Zum Glück hatten wir damals 3 Kühlschränke. Der erste für Nahrung, der zweite für vergammelte Nahrung. Beide in der Küche. Der dritte Kühlschrank stand da, wo er hingehört: Im Wohnzimmer unterm Fernseher. Dort kam ausschließlich Bier rein. Samstags war er dann natürlich voll, so das der leere Träger zu verschmerzen war.

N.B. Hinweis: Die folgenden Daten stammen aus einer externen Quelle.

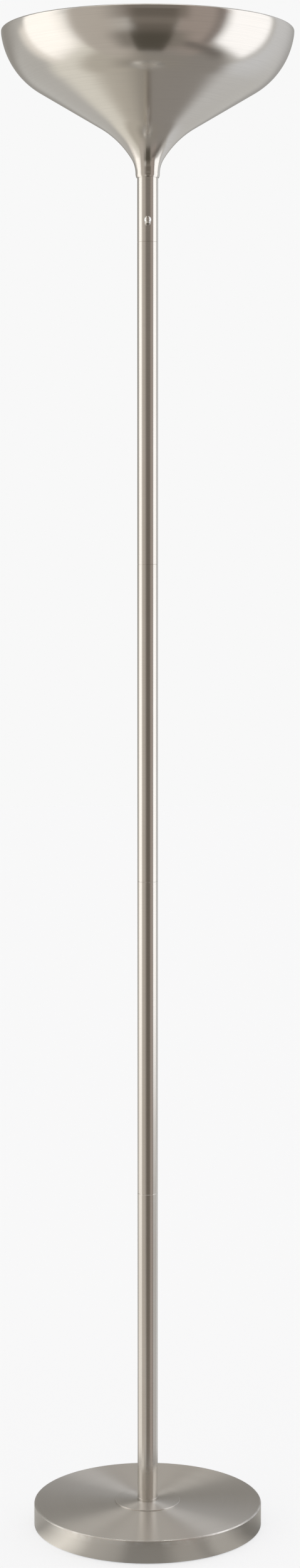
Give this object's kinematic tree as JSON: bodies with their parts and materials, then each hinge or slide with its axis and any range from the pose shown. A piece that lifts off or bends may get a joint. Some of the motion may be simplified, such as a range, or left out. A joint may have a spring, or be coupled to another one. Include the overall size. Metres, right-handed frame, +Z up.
{
  "type": "torchiere floor lamp",
  "caption": "Tall uplighter floor lamp: round weighted base, slim tubular pole with a ball-ended toggle switch, and a wide bowl shade that flares out of a narrow neck.",
  "frame": {"origin": "centre of the underside of the base, on the floor", "axes": "+Z up along the pole; the switch faces -Y and the cord inlet is at the back, +Y"},
  "size_m": [0.3485, 0.3486, 1.8148],
  "materials": {
    "satin_nickel": "fine circular brushing under satin nickel plating",
    "chrome": "polished",
    "zinc_steel": "bright zinc plating",
    "brass": "plain",
    "cap_nickel": "plain pressed",
    "cast_ballast": "cast concrete",
    "felt": "dense felt",
    "black_nylon": "satin moulding",
    "white_nylon": "satin moulding",
    "black_phenolic": "moulded",
    "ceramic": "unglazed",
    "white_housing": "moulded",
    "opal_diffuser": "opal",
    "green_lead": "extruded insulation",
    "brown_lead": "extruded insulation",
    "blue_lead": "extruded insulation"
  },
  "bodies": {
    "stand": {"foot_pad": "felt", "ballast": "cast_ballast", "base_shell": "satin_nickel", "cord_bush": "black_nylon", "cord_clamp": "white_nylon", "clamp_screws": "zinc_steel", "terminal_block": "white_nylon", "terminal_barrels": "brass", "base_nipple": "zinc_steel", "base_washer": "zinc_steel", "earth_tag": "brass", "lock_washer": "zinc_steel", "base_nut": "zinc_steel", "centre_disc": "satin_nickel", "foot_collar": "satin_nickel", "switch_tube": "satin_nickel", "switch_body": "black_phenolic", "switch_bush": "chrome", "switch_inner_nut": "zinc_steel", "switch_ring_nut": "chrome", "switch_lugs": "brass", "head_plug": "zinc_steel", "head_nipple": "zinc_steel", "shade_seat": "zinc_steel", "shade_nut": "zinc_steel", "shade": "satin_nickel", "lampholder_cap": "black_phenolic", "lampholder_shell": "black_phenolic", "lampholder_core": "ceramic", "screw_shell": "brass", "centre_contact": "brass", "earth_lead": "green_lead", "live_lead_lower": "brown_lead", "live_lead_upper": "brown_lead", "neutral_lead": "blue_lead", "pole_tube_1": "satin_nickel", "joint_spigot_1": "zinc_steel", "joint_socket_1": "zinc_steel", "pole_tube_2": "satin_nickel", "joint_spigot_2": "zinc_steel", "joint_socket_2": "zinc_steel", "pole_tube_3": "satin_nickel", "joint_spigot_3": "zinc_steel", "joint_socket_3": "zinc_steel", "pole_tube_4": "satin_nickel", "joint_spigot_4": "zinc_steel", "joint_socket_4": "zinc_steel"},
    "toggle": {"switch_lever": "chrome"},
    "bulb": {"bulb_contact": "zinc_steel", "bulb_insulator": "black_phenolic", "bulb_cap": "cap_nickel", "bulb_housing": "white_housing", "bulb_globe": "opal_diffuser"}
  },
  "joints": [
    {"name": "switch_toggle", "type": "hinge", "parent": "stand", "child": "toggle", "pos_m": [0, -0.0134, 1.5875], "axis": [1, 0, 0], "range_deg": [0, 25]},
    {"name": "bulb_unscrew", "type": "slide", "parent": "stand", "child": "bulb", "axis": [0, 0, 1], "range_m": [0, 0.025]}
  ]
}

Die Platten wurden abwechselnd gehört, häufig auch nur angespielt. Erst eine von Pocke, dann eine von mir. Und – plopp! - Prösterchen. So starteten wir immer sehr entspannt in den Samstag Abend. Vorglühen war ja auch wichtig, ging es doch hinterher ins Jolly oder Pano. Konzerte waren natürlich auch noch machbar. Und wenn es schnell gehen mußte, gab es Wodka-O oder Wodka-Tonic. Natürlich waren das dann die Nachmittage, die etwas länger wurden und wo die Platten mehr oder weniger durchgehört wurden.
Und natürlich gab es noch die Rocknächte auf der ARD. Vor Mitternacht gings los, bis in den Morgen. Einmal habe ich mich mitten von der Party nach Hause geschlichen, um allein und in Ruhe den Auftritt von John Cale sehen zu können. Ich war beim Bund und John Cale passte prima dazu. Mercenaries – Ready for War von John Cale ging mir durch den Kopf, als ich am 8.Mai.1985 zum Nachtschießen auf der Standortschießanlage rumballern mußte. Es war ja schließlich der 40. Jahrestag des Endes vom 2. Weltkrieg.

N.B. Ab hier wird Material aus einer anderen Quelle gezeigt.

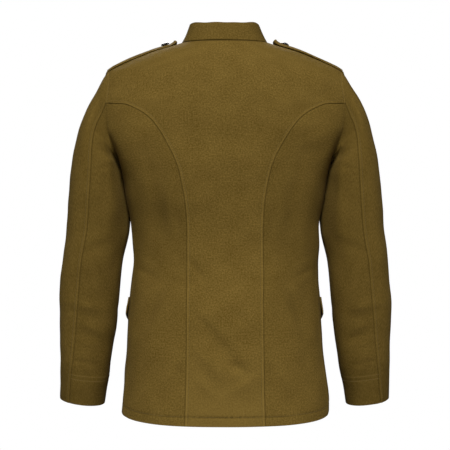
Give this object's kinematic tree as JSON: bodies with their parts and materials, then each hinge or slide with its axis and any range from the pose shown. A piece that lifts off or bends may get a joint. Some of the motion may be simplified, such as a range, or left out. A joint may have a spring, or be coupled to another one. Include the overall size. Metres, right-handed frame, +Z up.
{
  "type": "military dress tunic",
  "caption": "Fitted wool tunic with stand collar, set-in sleeves, shaped back seams, shoulder straps and hip pocket flaps, filled out as worn and open at neck, cuffs and hem.",
  "frame": {"origin": "middle of the neck at the height of the collar seam, where the wearer's shoulders hold the tunic up", "axes": "+Z up from hem to collar, -Y out of the closed front, +Y out of the back, +X to the wearer's left"},
  "size_m": [0.6504, 0.2735, 0.7732],
  "materials": {
    "wool": "olive-brown napped wool, matt, with stitched seams",
    "button": "near-black, smooth, softly shining"
  },
  "bodies": {
    "root": {"back": "wool", "side_back_left": "wool", "side_back_right": "wool", "front_left": "wool", "front_right": "wool", "collar": "wool", "sleeve_upper_left": "wool", "sleeve_upper_right": "wool", "sleeve_under_left": "wool", "sleeve_under_right": "wool", "shoulder_strap_left": "wool", "shoulder_strap_right": "wool", "pocket_flap_left": "wool", "pocket_flap_right": "wool", "strap_button_left": "button", "strap_button_right": "button", "front_button_1": "button", "front_button_2": "button", "front_button_3": "button", "front_button_4": "button", "front_button_5": "button"}
  },
  "joints": []
}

Und noch nen Song: Auf der Panzerstraße in Bergen/Hohne sangen wir „Road to Nowhere“ von den Talking Heads. Ich hatte Pocke noch angerufen, damit er die Platte kauft. Damit sie zuhause ist, wenn ich nach 1 Woche Truppenübungsplatzaufenthalt wieder da bin. Und dann saß ich nach überstandener Tortur in unserem Wohnzimmer mit dem Kanonier und wir summten andächtig mit. Der Kühlschrank war nicht leer.
Ob vor Konzerten oder Parties, Warmtrinken war bei Pocke und mir immer angesagt. Noch nen Tütchen dazu und Volume aufdrehn. Aber zu jeder Zeit waren wir bereit, über die neuesten Scheiben fachzusimpeln. Die Mucke war einfach nicht nur Unterhaltungsprogramm, sie wirkte auch stimmungsfördernd und nahm einen wesentlichen Teil unseres Lebens ein.
Man kann mit Fug und Recht behaupten, dass wir uns damals alle, auch Urmel, Kroll, Tesla und all die Anderen, über die Mucke definiert hatten.